Kiernan and an associate used bolt cutters to break into a series of commercial buildings around Kaikoura on June 16, 18 and 27 stealing scrap metal, gas bottles and other items worth more than $4000, she said. On July 3 they also stole $4000 worth of alcohol from a property in Culverden, she said. She ordered Kiernan to pay reparation of $3744.

Defence lawyer Rennie Gould said since the offending Kiernan seemed to have turned a corner and his employers in Blenheim and the owners of the backpackers he was living in were extremely supportive of him.

Judge Thomas said Kiernan had saved $1400 to help pay the reparation which was impressive for someone his age. However, she warned Kiernan he had escaped a more serious punishment "by the skin of your teeth".

Sean Douglas Jones, 18, of Redwoodtown, admitted dangerous driving after rolling a car carrying four passengers on State Highway 63 on January 11 and was fined $300.

Police prosecutor Sergeant Mark Harris said Jones was on his restricted licence, was not properly supervised to carry passengers, who suffered cuts and bruises after he hit the grass verge and then swerved back towards the road causing the car to roll over before landing back on its wheels on the road, he said.

Defence lawyer Kent Arnott said the van belonging to Jones' father and had been written off and insurance would not cover the damage.

Metua Aberahama, 39, a driver of Phillipstown in Christchurch, admitted threatening behaviour with intent to frighten and was remanded for sentencing on April 8.

Ahotaeiloa Mafua, 30, of Yelverton, admitted charges of assault and being unlawfully in a yard and was remanded for sentencing on March 25.

Paul Gilbert, 62, from the United Kingdom, admitted careless driving after crashing head on into another car while driving on the wrong side of the road on Queen Charlotte Drive on February 16. He was fined $450. Mr Harris said the driver of the car which was hit suffered minor bruising from their seatbelt.

Gilbert told police he had just been in the United States and momentarily forgot which side of the road he was supposed to be driving on. Judge Thomas told him he was extremely lucky the accident was not more serious.

Marc Romain Brochier, 26, a vineyard worker, on a working holiday from France, admitted resisting police and offensive behaviour in Blenheim and was fined $350.

Judge Thomas told Brochier that it was not a good look for him having picked up three convictions in a week and his offending was serious.
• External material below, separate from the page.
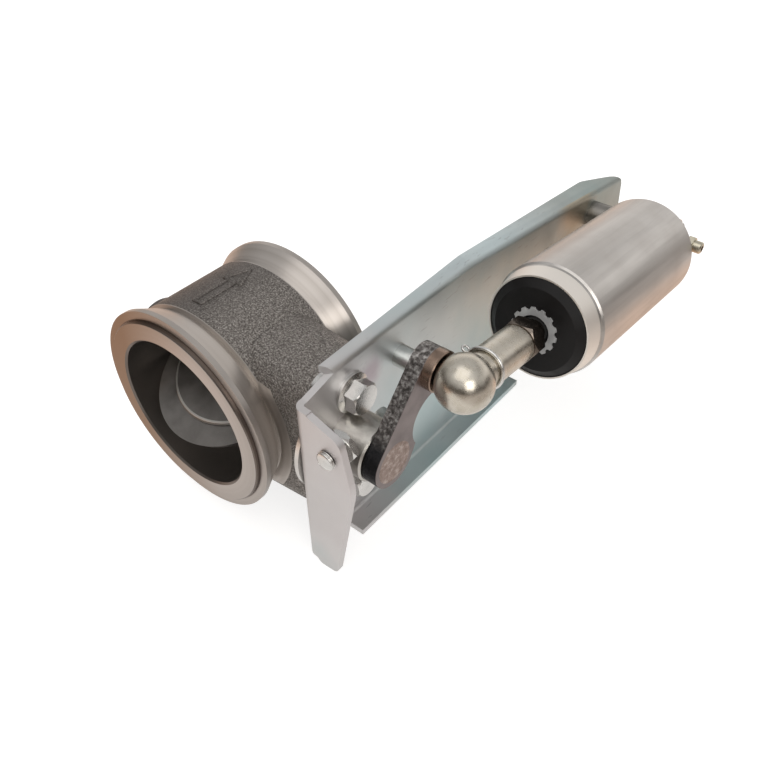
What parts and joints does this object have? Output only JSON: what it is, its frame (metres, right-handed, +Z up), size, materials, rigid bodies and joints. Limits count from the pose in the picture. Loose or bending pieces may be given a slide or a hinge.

Mark Whakahawea Love, 53, a labourer of Picton, admitted assaulting a police officer by pushing him three times in the chest on Saturday and was fined $250. Mr Harris said Love was a passenger in a car which was pulled over about 12.45am in Picton.

When the car stopped Love got out and began yelling at the officer before pushing him, while other passengers crowded round shouting at the officer, Mr Harris said.

The officer breath-tested the car driver who was not drink-driving and then arrested Love, who quickly calmed down and apologised for his behaviour, he said.

Clifford Francis Taniora Pihema, 33, a pruner of Tuamarina, was remanded for a restorative justice meeting with his victim after being charged with assaulting a family member.

Steven Adam Iriving, 31, of Takaka in Tasman, denied charges of aggravated assault on police, assaulting police, resisting police and breach of the Blenheim liquor ban and was remanded to reappear on March 5.